Supplied records:
************

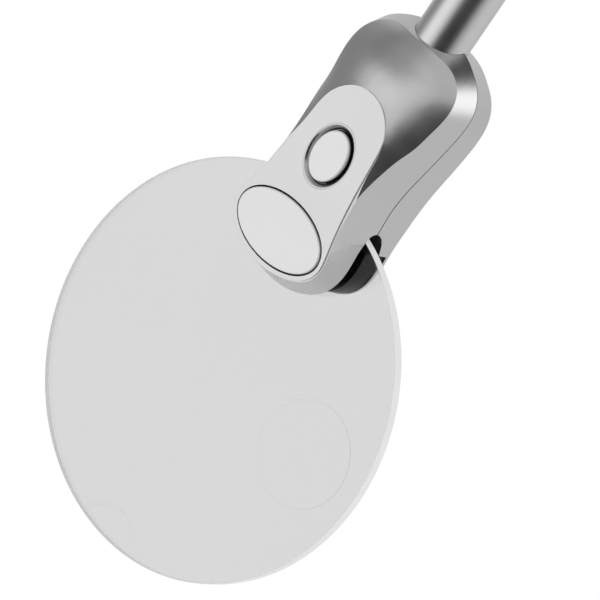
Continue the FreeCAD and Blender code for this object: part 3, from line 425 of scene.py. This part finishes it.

************

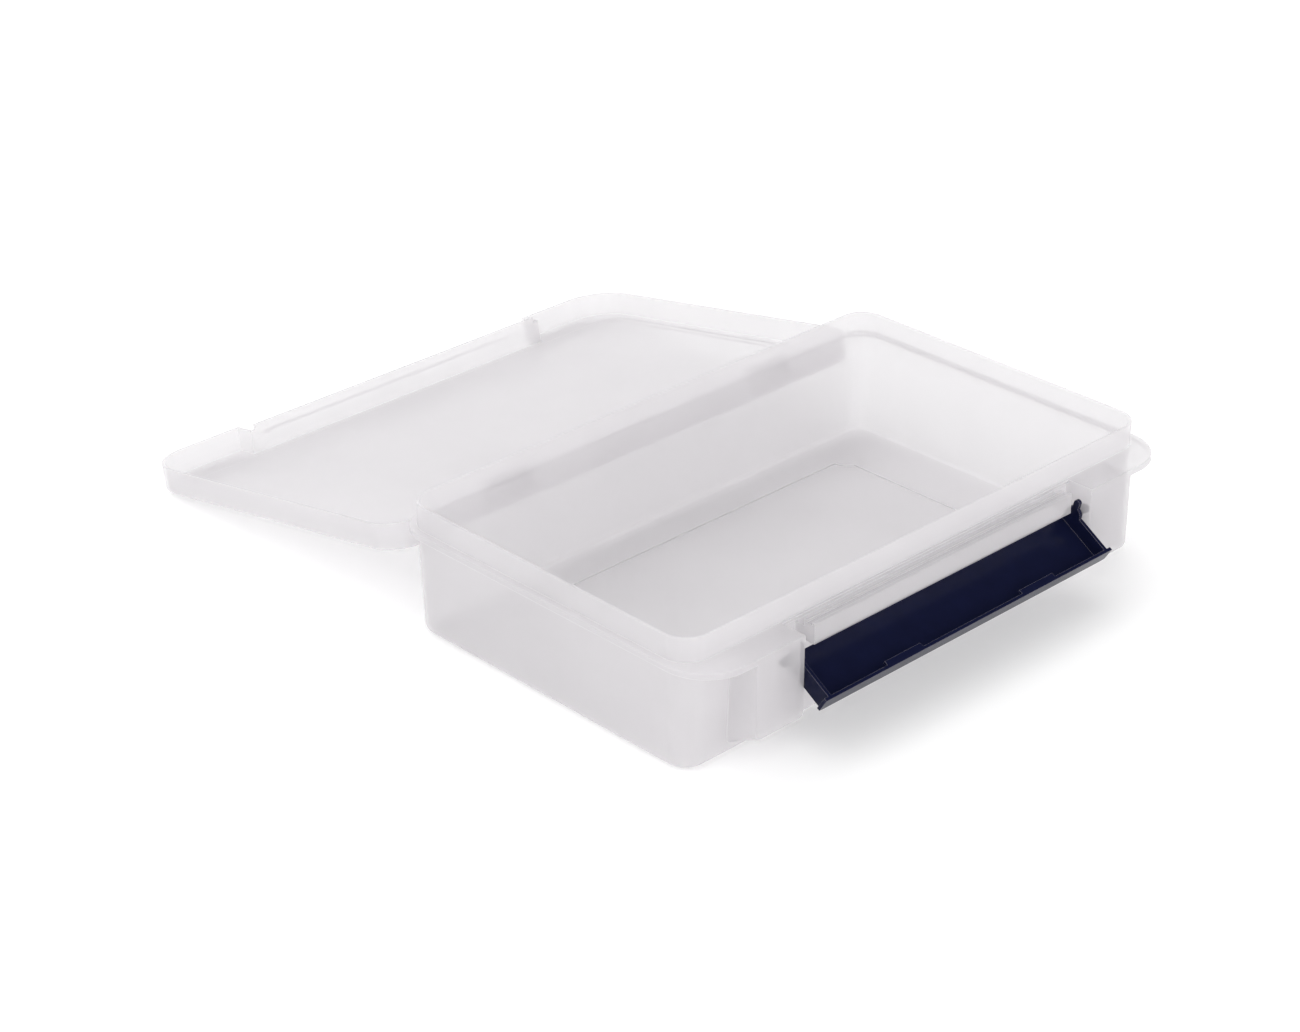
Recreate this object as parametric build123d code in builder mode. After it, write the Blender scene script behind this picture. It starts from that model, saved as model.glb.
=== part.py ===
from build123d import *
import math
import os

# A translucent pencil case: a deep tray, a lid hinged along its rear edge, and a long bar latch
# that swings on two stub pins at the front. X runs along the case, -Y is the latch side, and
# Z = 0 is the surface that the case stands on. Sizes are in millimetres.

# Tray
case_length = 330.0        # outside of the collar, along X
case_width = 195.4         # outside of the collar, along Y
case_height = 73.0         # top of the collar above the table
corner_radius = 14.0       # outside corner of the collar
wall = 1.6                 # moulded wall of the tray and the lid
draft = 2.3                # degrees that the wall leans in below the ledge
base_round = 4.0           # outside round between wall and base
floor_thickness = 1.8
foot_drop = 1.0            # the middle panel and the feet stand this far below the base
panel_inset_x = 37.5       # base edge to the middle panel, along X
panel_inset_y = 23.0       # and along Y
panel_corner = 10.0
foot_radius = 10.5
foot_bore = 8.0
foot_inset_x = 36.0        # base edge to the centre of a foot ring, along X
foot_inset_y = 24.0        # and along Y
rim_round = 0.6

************

To be done:
Solely the line containing "Recreate this object", the line containing "rim_round = 0.6", and the lines between them are to be given again, exactly as written.

Right answer:
Recreate this object as parametric build123d code in builder mode. After it, write the Blender scene script behind this picture. It starts from that model, saved as model.glb.
=== part.py ===
from build123d import *
import math
import os

# A translucent pencil case: a deep tray, a lid hinged along its rear edge, and a long bar latch
# that swings on two stub pins at the front. X runs along the case, -Y is the latch side, and
# Z = 0 is the surface that the case stands on. Sizes are in millimetres.

# Tray
case_length = 330.0        # outside of the collar, along X
case_width = 195.4         # outside of the collar, along Y
case_height = 73.0         # top of the collar above the table
corner_radius = 14.0       # outside corner of the collar
wall = 1.6                 # moulded wall of the tray and the lid
draft = 2.3                # degrees that the wall leans in below the ledge
base_round = 4.0           # outside round between wall and base
floor_thickness = 1.8
foot_drop = 1.0            # the middle panel and the feet stand this far below the base
panel_inset_x = 37.5       # base edge to the middle panel, along X
panel_inset_y = 23.0       # and along Y
panel_corner = 10.0
foot_radius = 10.5
foot_bore = 8.0
foot_inset_x = 36.0        # base edge to the centre of a foot ring, along X
foot_inset_y = 24.0        # and along Y
rim_round = 0.6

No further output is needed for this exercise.